The paper is a “wrecking ball,” says Brandon Rohrer, a machine-learning engineer at iRobot, who previously worked at Facebook and Microsoft and was not involved in the work.
Same but different
To understand exactly what’s going on, we need to back up a bit. Roughly put, building a machine-learning model involves training it on a large number of examples and then testing it on a bunch of similar examples that it has not yet seen. When the model passes the test, you’re done.
What the Google researchers point out is that this bar is too low. The training process can produce many different models that all pass the test but—and this is the crucial part—these models will differ in small, arbitrary ways, depending on things like the random values given to the nodes in a neural network before training starts, the way training data is selected or represented, the number of training runs, and so on. These small, often random, differences are typically overlooked if they don’t affect how a model does on the test. But it turns out they can lead to huge variation in performance in the real world.

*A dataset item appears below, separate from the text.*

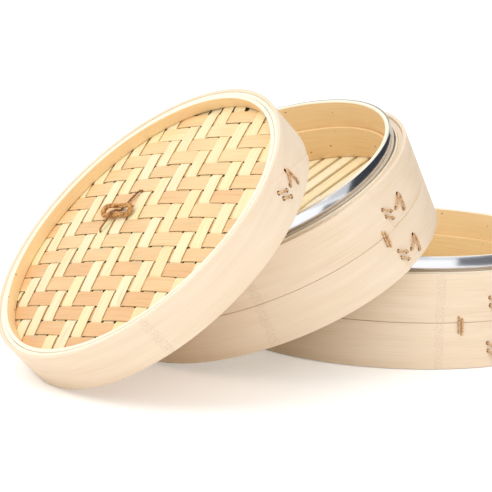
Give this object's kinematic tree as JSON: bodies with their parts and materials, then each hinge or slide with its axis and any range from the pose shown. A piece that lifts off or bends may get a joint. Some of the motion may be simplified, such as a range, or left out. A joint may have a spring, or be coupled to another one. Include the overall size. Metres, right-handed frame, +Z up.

In other words, the process used to build most machine-learning models today cannot tell which models will work in the real world and which ones won’t.
This is not the same as data shift, where training fails to produce a good model because the training data does not match real-world examples. Underspecification means something different: even if a training process can produce a good model, it could still spit out a bad one because it won’t know the difference. Neither would we.
The researchers looked at the impact of underspecification on a number of different applications. In each case they used the same training processes to produce multiple machine-learning models and then ran those models through stress tests designed to highlight specific differences in their performance.